On November 3, 1937, the Conference finally opened in Brussels. While the Western powers were in session to mediate the situation, the Chinese troops were making their final stand in Shanghai and had all hopes for a western intervention that would save China from collapse. However, the Conference dragged on with little progress.

==Posture of the United States==
President Franklin D. Roosevelt and Secretary Hull gave instructions to Norman H. Davis, the U.S. delegate to the conference, stating that the first objective of the foreign policy of the United States was national security, and that consequently the U.S. sought to keep peace and promote the maintenance of peace; that it believed in cooperative effort for the preservation of peace by pacific and practicable means; that this country as a signatory to the Kellogg-Briand Pact had renounced war as an instrument of national policy; and that "public opinion in the United States has expressed its emphatic determination that the United States keep out of war". Mr. Davis was instructed to keep in mind the interest of the United States in peace in the Pacific and in the Far East as evidenced by the Washington Naval Conference, the statements relating to foreign policy made by the President in his Chicago address of October 5, 1937, and the U.S. Government's statement of October 6 on the controversy between China and Japan. In the view of this Government the primary function of the Conference was "to provide a forum for constructive discussion, to formulate and suggest possible bases of settlement, and to endeavor to bring the parties together through peaceful negotiation".
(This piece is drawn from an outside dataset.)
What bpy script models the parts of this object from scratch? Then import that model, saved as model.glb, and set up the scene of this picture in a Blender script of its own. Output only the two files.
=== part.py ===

It was emphasized to Davis that if the U.S. were to avoid an ultimate serious clash with Japan, some practical means must be found to check Japanese conquest and to make effective the collective will of the powers which desired the settlement of international controversies by peaceful means; that the Conference might be an agency for bringing to bear upon Japan every moral pressure directed toward bringing about a change in Japanese attitude and policy. Finally, Davis was instructed to "observe closely the trend of public opinion in the United States and take full account thereof."

==November 15 declaration==

On November 15, 1937, the Conference adopted a declaration affirming that the representatives of 15 states considered the conflict between China and Japan to be of concern to all countries parties to the Nine-Power Treaty and the Kellogg-Briand Pact. In the presence of this difference between the views of the Conference and the Japanese Government, the Conference considered that there was no opportunity at the time for carrying out its terms of reference so far as they related to bringing about peace by agreement.
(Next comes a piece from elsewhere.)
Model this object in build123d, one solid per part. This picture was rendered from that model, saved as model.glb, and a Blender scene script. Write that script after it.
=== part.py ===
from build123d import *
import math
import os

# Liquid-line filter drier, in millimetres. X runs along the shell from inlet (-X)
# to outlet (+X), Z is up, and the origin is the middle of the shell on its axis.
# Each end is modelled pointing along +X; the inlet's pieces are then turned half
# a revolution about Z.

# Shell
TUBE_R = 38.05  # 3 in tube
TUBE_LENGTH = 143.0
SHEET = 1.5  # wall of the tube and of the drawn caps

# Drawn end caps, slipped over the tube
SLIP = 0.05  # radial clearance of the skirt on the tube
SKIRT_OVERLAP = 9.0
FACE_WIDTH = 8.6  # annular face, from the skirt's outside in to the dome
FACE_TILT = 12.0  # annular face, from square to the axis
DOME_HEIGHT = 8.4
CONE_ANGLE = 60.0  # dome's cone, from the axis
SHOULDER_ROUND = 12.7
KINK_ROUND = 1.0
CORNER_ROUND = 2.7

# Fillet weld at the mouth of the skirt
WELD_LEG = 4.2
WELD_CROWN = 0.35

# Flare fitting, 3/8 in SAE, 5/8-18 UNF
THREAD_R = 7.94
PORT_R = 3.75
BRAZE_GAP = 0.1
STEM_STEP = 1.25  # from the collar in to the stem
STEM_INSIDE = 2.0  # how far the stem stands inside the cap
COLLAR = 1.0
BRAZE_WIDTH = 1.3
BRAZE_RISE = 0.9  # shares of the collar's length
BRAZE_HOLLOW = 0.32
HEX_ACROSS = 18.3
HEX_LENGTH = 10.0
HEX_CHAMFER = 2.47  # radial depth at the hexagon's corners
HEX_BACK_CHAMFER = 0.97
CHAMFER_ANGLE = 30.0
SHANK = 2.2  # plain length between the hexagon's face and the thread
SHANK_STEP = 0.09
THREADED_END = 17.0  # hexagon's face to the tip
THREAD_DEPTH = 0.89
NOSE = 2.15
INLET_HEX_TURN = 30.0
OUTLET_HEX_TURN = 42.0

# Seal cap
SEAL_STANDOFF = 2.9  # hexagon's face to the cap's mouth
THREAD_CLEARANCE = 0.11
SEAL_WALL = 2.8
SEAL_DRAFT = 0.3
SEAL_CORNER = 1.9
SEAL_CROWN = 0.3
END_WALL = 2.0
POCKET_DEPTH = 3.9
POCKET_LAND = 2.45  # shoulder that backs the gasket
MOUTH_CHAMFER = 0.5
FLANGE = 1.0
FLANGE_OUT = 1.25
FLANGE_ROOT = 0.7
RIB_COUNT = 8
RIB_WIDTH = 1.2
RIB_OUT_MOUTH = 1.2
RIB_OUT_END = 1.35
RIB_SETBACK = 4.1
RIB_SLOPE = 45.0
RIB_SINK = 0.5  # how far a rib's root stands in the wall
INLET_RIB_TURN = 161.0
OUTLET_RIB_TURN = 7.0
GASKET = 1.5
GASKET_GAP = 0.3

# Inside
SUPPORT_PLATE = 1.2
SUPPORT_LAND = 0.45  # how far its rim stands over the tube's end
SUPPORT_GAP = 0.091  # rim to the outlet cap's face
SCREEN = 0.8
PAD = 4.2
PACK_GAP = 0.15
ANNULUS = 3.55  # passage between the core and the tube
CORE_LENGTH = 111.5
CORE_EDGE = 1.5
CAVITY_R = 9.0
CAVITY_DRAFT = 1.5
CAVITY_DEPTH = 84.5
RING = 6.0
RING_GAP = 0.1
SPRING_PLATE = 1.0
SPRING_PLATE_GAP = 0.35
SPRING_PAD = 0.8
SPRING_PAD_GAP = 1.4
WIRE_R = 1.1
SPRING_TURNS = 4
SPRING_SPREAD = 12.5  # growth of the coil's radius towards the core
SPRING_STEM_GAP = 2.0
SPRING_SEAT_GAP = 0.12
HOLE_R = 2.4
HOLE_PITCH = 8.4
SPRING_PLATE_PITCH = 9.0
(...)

==Conclusion of conference==

On November 24, the Nine-Power Treaty Conference convened for the last time and then adjourned indefinitely, without producing any measures that would stop Japanese aggression. At this point, the Washington System had completely collapsed.

In a declaration, dated November 24, 1937, the Conference stated that it strongly reaffirmed the principles of the Nine-Power Treaty; that it believed that a satisfactory settlement between China and Japan could not be achieved by direct negotiation between the parties to the conflict alone and that an acceptable agreement could be achieved only by consultation with other powers principally concerned; that it strongly urged that hostilities be suspended and resort be had to peaceful processes; that the Conference deemed it advisable temporarily to suspend its sittings; that the conflict remained, however, a matter of concern to all the powers assembled at Brussels; and that the Conference would be called together again when it was considered that deliberations could be advantageously resumed.
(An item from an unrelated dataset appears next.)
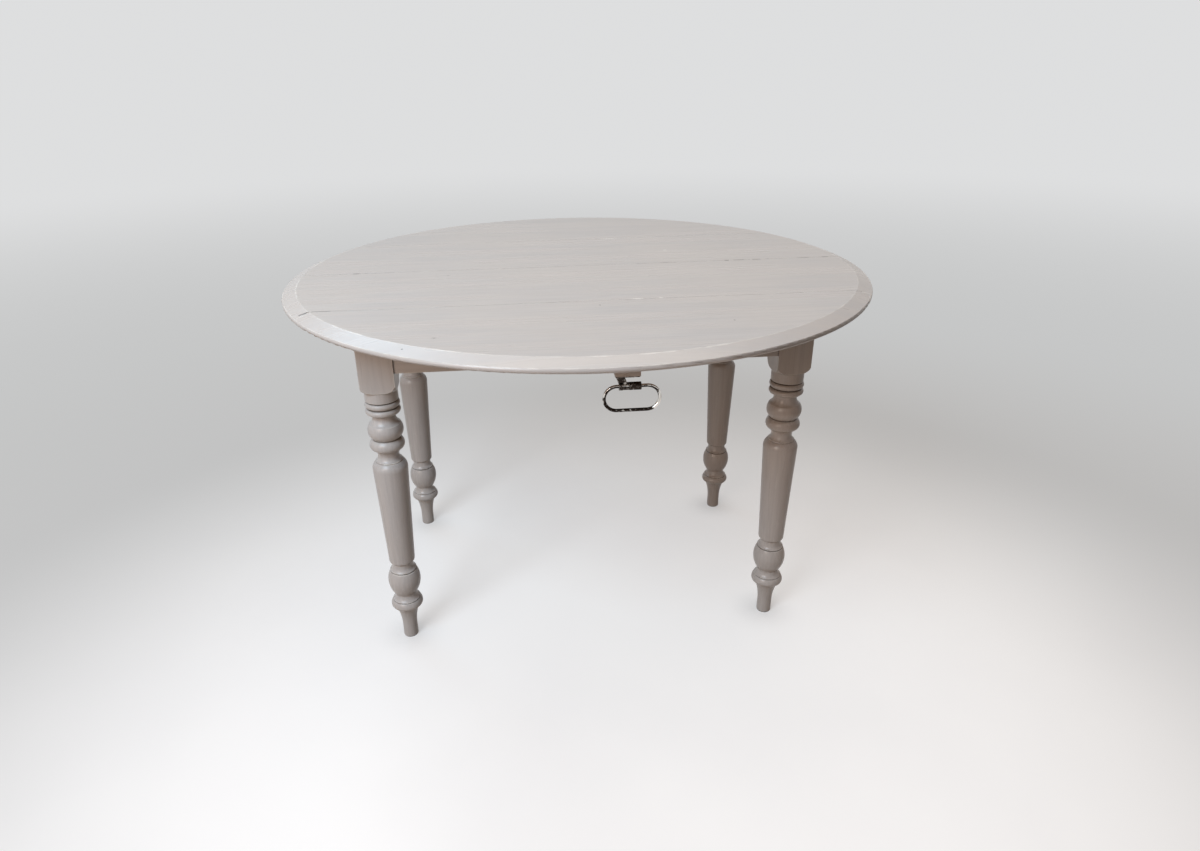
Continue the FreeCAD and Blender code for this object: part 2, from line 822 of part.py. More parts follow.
def top_buttons(label, turned):
    """Wooden buttons screwed under the top, each with a tongue in a slot of an apron."""
    body = new_body(label, turned, pieces=True)
    half = S.button_length / 2
    reach = S.button_reach
    blocks = new_sketch(body, "XY_Plane", button_bottom)
    tongues = new_sketch(body, "XY_Plane", button_bottom)
    for across, _ in button_places:
        rectangle(blocks, (across - half, -long_apron_inner),
                  (across + half, -long_apron_inner + reach))
        rectangle(tongues, (across - half, -long_apron_inner - S.button_tongue),
                  (across + half, -long_apron_inner + S.button_tongue))
    for side, (_, along) in zip((-1, 1), side_button_places):
        rectangle(blocks, (side * side_apron_inner, along - half),
                  (side * (side_apron_inner - reach), along + half))
        rectangle(tongues, (side * (side_apron_inner + S.button_tongue), along - half),
                  (side * (side_apron_inner - S.button_tongue), along + half))
    pad(body, blocks, S.button_height)
    pad(body, tongues, S.button_tongue)
    holes = new_sketch(body, "XY_Plane", button_bottom)
    circles(holes, button_places + side_button_places, S.wood_screw_shank)
    pocket(body, holes, S.button_height, along_normal=True)


def dovetail_half_height(distance):
    """Half the tongue's height at a distance from the middle runner's face."""
    flare = (S.dovetail_head - S.dovetail_neck) / 2 / S.dovetail_length
    return S.dovetail_neck / 2 + flare * distance


def fixed_runner(label, side, turned):
    """A runner fixed to its own half, grooved towards the middle runner."""
    body = new_body(label, turned)
    outermost = side < 0
    away = side if outermost else -side
    face = side * (outer_lane - S.runner_width) if outermost else side * inner_lane
    middle = (runner_bottom + underside - S.runner_relief) / 2
    mouth = dovetail_half_height(S.runner_lane_gap) + S.dovetail_clearance
    floor = dovetail_half_height(S.runner_lane_gap + groove_depth) + S.dovetail_clearance
    section = new_sketch(body, "XZ_Plane", -runner_end)
    outline(section, [
        (face, runner_bottom),
        (face, middle - mouth),
        (face + away * groove_depth, middle - floor),
        (face + away * groove_depth, middle + floor),
        (face, middle + mouth),
        (face, underside),
        (face + away * S.runner_width, underside),
        (face + away * S.runner_width, runner_bottom),
    ])
    pad(body, section, runner_end + long_apron_inner)
    relief = new_sketch(body, "XY_Plane", underside)
    rectangle(relief, (face - away * S.cut_overrun, -half_split),
              (face + away * (S.runner_width + S.cut_overrun), runner_end + S.cut_overrun))
    pocket(body, relief, S.runner_relief)
    places = [place for place in runner_screw_places if place[0].value * side > 0]
    shanks = new_sketch(body, "XY_Plane", runner_bottom)
    circles(shanks, places, S.wood_screw_shank)
    pocket(body, shanks, S.runner_height, along_normal=True)
    heads = new_sketch(body, "XY_Plane", runner_bottom)
    circles(heads, places, S.wood_screw_head)
    pocket(body, heads, S.runner_screw_sink, along_normal=True)


def middle_runner(label, side):
    """The floating runner between two fixed ones, with a dovetail tongue on each side."""
    body = new_body(label)
    outer_face = middle_lane
    inner_face = middle_lane - S.runner_width
    top = underside - S.runner_relief
    middle = (runner_bottom + top) / 2
    neck = S.dovetail_neck / 2
    head = S.dovetail_head / 2
    section = new_sketch(body, "XZ_Plane", -runner_end)
    outline(section, [(side * across, up) for across, up in (
        (inner_face, runner_bottom),
        (outer_face, runner_bottom),
        (outer_face, middle - neck),
        (outer_face + S.dovetail_length, middle - head),
        (outer_face + S.dovetail_length, middle + head),
        (outer_face, middle + neck),
        (outer_face, top),
        (inner_face, top),
        (inner_face, middle + neck),
        (inner_face - S.dovetail_length, middle + head),
        (inner_face - S.dovetail_length, middle - head),
        (inner_face, middle - neck),
    )])
    pad(body, section, 2 * runner_end)


def prop(label, turned):
    """The leaf's support: an arm on a bolt in the apron, rising to a level seat."""
    body = new_body(label, turned)
    eye = S.prop_eye_radius
    side_view = new_sketch(body, "YZ_Plane", prop_left)
    outline(side_view, [
        (-prop_pivot_y, prop_pivot_z - eye),
        (-(prop_end - S.prop_foot_length), prop_foot_height),
        (-prop_end, prop_foot_height),
        (-prop_end, prop_seat_height),
        (-(prop_end - S.prop_seat_length), prop_seat_height),
        (-prop_pivot_y, prop_pivot_z + eye, -eye),
        (-prop_pivot_y + eye, prop_pivot_z, -eye),
    ])
    pad(body, side_view, S.prop_width)
    bore = new_sketch(body, "YZ_Plane")
    circles(bore, [(-prop_pivot_y, prop_pivot_z)], S.bolt_radius + S.running_clearance)
    pocket(body, bore)
    pilots = new_sketch(body, "XY_Plane", prop_foot_height)
    circles(pilots, bracket_screw_places, S.wood_screw_shank)
    pocket(body, pilots, S.screw_bite, along_normal=True)


def prop_bolt(label, turned):
    body = new_body(label, turned)
    sketch = new_sketch(body, "YZ_Plane", notch_left - S.bolt_bite)
    circles(sketch, [(-prop_pivot_y, prop_pivot_z)], S.bolt_radius)
    pad(body, sketch, notch_right - notch_left + 2 * S.bolt_bite)


# The bracket and ring under the prop's end.
ring_y = prop_end - S.ring_setback
bar_height = prop_foot_height - S.ring_drop
bracket_left = prop_left + S.bracket_margin
bracket_right = prop_right - S.bracket_margin
barrel_left = bracket_left + S.bracket_web_lean
barrel_right = barrel_left + S.barrel_length
bar_left = barrel_left - S.ring_side_play
bar_right = bar_left + S.ring_bar
bracket_front = prop_end - (S.ring_setback - S.bracket_length / 2)
bracket_screw_places = [
    (bracket_right - S.bracket_length * bracket_screw_inset_share,
     -(ring_y + side * S.bracket_length * bracket_screw_spread_share))
    for side in (-1, 1)]


def ring_bracket(label, turned):
    """A plate with one ear down its left side, rolled into a barrel round the ring."""
    body = new_body(label, turned)
    plate_bottom = prop_foot_height - S.bracket_thickness
    plate = new_sketch(body, "XY_Plane", plate_bottom)
    rectangle(plate, (bracket_left, -bracket_front),
              (bracket_right, -bracket_front + S.bracket_length))
    pad(body, plate, S.bracket_thickness)
    ear = new_sketch(body, "XZ_Plane", ring_y)
    ear_top = prop_foot_height - S.bracket_thickness / 2
    # The ear stops above the wire, which leaves the barrel right beside it.
    ear_bottom = bar_height + S.ring_wire_radius + S.ear_clearance
    outline(ear, [
        (bracket_left, ear_top),
        (barrel_left, ear_bottom),
        (barrel_left + S.bracket_web_width, ear_bottom),
        (bracket_left + S.bracket_web_width, ear_top),
    ])
    pad(body, ear, S.bracket_web_thickness, both_ways=True)
    barrel = new_sketch(body, "XZ_Plane", ring_y)
    rectangle(barrel, (barrel_left, bar_height), (barrel_right, bar_height + S.barrel_radius))
    axis_line(barrel, bar_height)
    turn(body, barrel, "Axis0")
    bore = new_sketch(body, "XZ_Plane", ring_y)
    rectangle(bore, (barrel_left - S.cut_overrun, bar_height),
              (barrel_right + S.cut_overrun,
               bar_height + S.ring_wire_radius + S.running_clearance))
    axis_line(bore, bar_height)
    turn(body, bore, "Axis0", "Groove")
    window = new_sketch(body, "XZ_Plane", ring_y)
    window_left = barrel_left + S.bracket_web_width / 2
    rectangle(window, (window_left, bar_height - S.barrel_radius),
              (window_left + S.barrel_window, bar_height + S.barrel_radius))
    pocket(body, window, S.barrel_radius, along_normal=True)
    screw_seats(body, bracket_screw_places, plate_bottom)


def ring(label, turned):
    """The oval pull: one wire whose straight top bar turns in the barrel."""
    body = new_body(label, turned)
    end_radius = (S.ring_height - 2 * S.ring_wire_radius) / 2
    middle = bar_height - end_radius
    bottom = middle - end_radius
    path = new_sketch(body, "XZ_Plane", ring_y)
    outline(path, [
        (bar_left, bar_height, end_radius),
        (bar_left - end_radius, middle, end_radius),
        (bar_left, bottom),
        (bar_right, bottom, end_radius),
        (bar_right + end_radius, middle, end_radius),
        (bar_right, bar_height),
    ])
    wire = new_sketch(body, "YZ_Plane", (bar_left + bar_right) / 2)
    circles(wire, [(-ring_y, bar_height)], S.ring_wire_radius)
    pipe = body.newObject("PartDesign::AdditivePipe", f"{label}_pipe")
    pipe.Profile = wire
    pipe.Spine = (path, [f"Edge{number + 1}" for number in range(path.GeometryCount)])


# The hooks that hold the two halves together, stored along the split.
hook_top = underside - S.hook_hang
hook_bottom = hook_top - S.hook_thickness
hook_head_bottom = hook_bottom - S.hook_hang - S.hook_screw_head_height
hook_reach = 2 * S.hook_pivot_setback


def lock_hook(label, side):
    """A flat hook on a screw in the front half: it swings a quarter turn onto the rear screw."""
    body = new_body(label)
    place_at(body, side * S.hook_offset, -S.hook_pivot_setback, False)
    half_width = S.hook_width / 2
    mouth = S.hook_screw_radius + S.hook_mouth_clearance
    inward = -side
    sketch = new_sketch(body, "XY_Plane", hook_bottom)
    outline(sketch, [
        (0, -half_width),
        (inward * (hook_reach + S.hook_tip), -half_width),
        (inward * (hook_reach + S.hook_tip), half_width),
        (inward * (hook_reach + mouth), half_width),
        (inward * (hook_reach + mouth), -mouth),
        (inward * (hook_reach - mouth), -mouth),
        (inward * (hook_reach - mouth), half_width),
        (0, half_width, inward * half_width),
        (-inward * half_width, 0, inward * half_width),
    ])
    pad(body, sketch, S.hook_thickness)
    bore = new_sketch(body, "XY_Plane", hook_bottom)
    circles(bore, [(0, 0)], S.hook_screw_radius + S.running_clearance)
    pocket(body, bore)


def build_half(half, turned):
    """Every piece of one half of the table, with its leaf and leaf prop."""
    # Turning the half over changes which of its sides is on the left.
    sides = {"left": 1, "right": -1} if turned else {"left": -1, "right": 1}
    clearance = S.tongue_clearance if turned else Size.of(0)
    fixed_top(f"{half}_top", turned, clearance)
    long_apron(f"{half}_long_apron", turned)
    for name, side in sides.items():
        leg(f"{half}_{name}_leg", side, turned)
        side_apron(f"{half}_{name}_apron", side, turned)
        fixed_runner(f"{half}_{name}_runner", side, turned)
    corner_blocks(f"{half}_corner_blocks", turned)
    top_buttons(f"{half}_top_buttons", turned)
    hinge_fixed_plates(f"{half}_hinge_plates", turned)
    hinge_pins(f"{half}_hinge_pins", turned)
    prop_bolt(f"{half}_prop_bolt", turned)
    leaf(f"{half}_leaf", turned)
    hinge_leaf_plates(f"{half}_leaf_hinge_plates", turned)
    prop(f"{half}_prop", turned)
    ring_bracket(f"{half}_ring_bracket", turned)
    ring(f"{half}_ring", turned)

    pilot_tip = underside + S.screw_bite
    plate_screw = (S.plate_screw_head, S.plate_screw_head_height, S.wood_screw_shank)
    wood_screw = (S.wood_screw_head, S.wood_screw_head_height, S.wood_screw_shank)
    screws(f"{half}_hinge_screws", turned, fixed_screw_places, underside, *plate_screw, pilot_tip)
    screws(f"{half}_leaf_screws", turned, leaf_screw_places, underside, *plate_screw, pilot_tip)
    screws(f"{half}_button_screws", turned, button_places + side_button_places,
           button_bottom - S.wood_screw_head_height, *wood_screw, pilot_tip)
    screws(f"{half}_runner_screws", turned, runner_screw_places,
           runner_bottom + S.runner_screw_sink - S.wood_screw_head_height, *wood_screw, pilot_tip)
    screws(f"{half}_bracket_screws", turned, bracket_screw_places,
           prop_foot_height - S.bracket_thickness, *plate_screw,
           prop_foot_height - S.bracket_thickness + S.screw_bite)
    screws(f"{half}_hook_screws", turned, hook_places, hook_head_bottom,
           S.hook_screw_head, S.hook_screw_head_height, S.hook_screw_radius, pilot_tip)


def check_and_export():
    """Stop at anything that failed, then write one file for each piece."""
    for item in doc.Objects:
        if "Invalid" in item.State or "Error" in item.State:
            raise RuntimeError(f"{item.Label} failed: {item.State}")
        if item.TypeId in ("PartDesign::Pocket", "PartDesign::Groove"):
            if not item.Shape.Volume < item.BaseFeature.Shape.Volume:
                raise RuntimeError(f"{item.Label} cuts nothing")
    os.makedirs("parts", exist_ok=True)
    bodies = [item for item in doc.Objects if item.TypeId == "PartDesign::Body"]
    for body in bodies:
        if body.Shape.isNull() or not body.Shape.isValid():
            raise RuntimeError(f"{body.Label} has no valid shape")
        body.Shape.exportStep(f"parts/{body.Label}.step")
    print(f"{len(bodies)} pieces written")


build_half("front", False)
build_half("rear", True)
alignment_tongues()
for side_name, side_sign in (("left", -1), ("right", 1)):
    middle_runner(f"{side_name}_middle_runner", side_sign)
    lock_hook(f"{side_name}_lock_hook", side_sign)
doc.recompute()
check_and_export()
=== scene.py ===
"""The looks of an extending round table: brushed paint, bare wood, metal, floor, lamps and camera.

Places are in metres: X along the seams, Y from the front leaf to the rear one and Z up.
"""
import math

import bmesh
import bpy
from mathutils import Matrix, Vector


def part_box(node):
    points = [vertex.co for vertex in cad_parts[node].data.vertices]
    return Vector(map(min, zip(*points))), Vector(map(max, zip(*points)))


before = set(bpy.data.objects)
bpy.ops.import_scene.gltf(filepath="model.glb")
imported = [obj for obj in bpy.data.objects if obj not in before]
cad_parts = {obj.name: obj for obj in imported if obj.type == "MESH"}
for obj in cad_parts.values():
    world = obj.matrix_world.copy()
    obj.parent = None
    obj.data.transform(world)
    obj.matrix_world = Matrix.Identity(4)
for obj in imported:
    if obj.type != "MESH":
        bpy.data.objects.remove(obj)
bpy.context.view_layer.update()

MM = 0.001
AXES = "XYZ"
ALONG_X = (1.0, 0.0, 0.0)
ALONG_Y = (0.0, 1.0, 0.0)
ALONG_Z = (0.0, 0.0, 1.0)
DOWN = (0.0, 0.0, -1.0)
# Which way the table's middle lies: along Y from each half, and along X from each side.
HALVES = {"front": 1.0, "rear": -1.0}
SIDES = {"left": 1.0, "right": -1.0}

BEVEL_WIDTH = 28.0 * MM
top_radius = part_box("front_top")[1].x
flat_radius = top_radius - BEVEL_WIDTH


def rgb(red, green, blue):
    return (red, green, blue, 1.0)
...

The United States delegate reported at the conclusion of the Conference that it had demonstrated the "unwillingness of Japan to resort to methods of conciliation" and that the Japanese continued to insist that the issues between Japan and China were exclusive to those two countries whereas the Conference powers, with the exception of Italy, affirmed that the situation was of concern to all members of the family of nations.

In his report, General Chen Cheng wrote that throughout much of the Shanghai campaign, sound military strategy was often supplanted by political strategy. It was the nation's tragedy that political strategy, especially the one as precarious as the hope for foreign intervention, forced the troops to make exorbitant sacrifices in Shanghai and led almost to total annihilation. He wrote that because China was weak, it was in dire need of foreign help and had to sacrifice just to prove its capacity to fight and will to resist. By the end of the battle, even though hundreds of thousands of Chinese troops died just to make the point that China was ready to sacrifice, the final hope for a western intervention never materialized.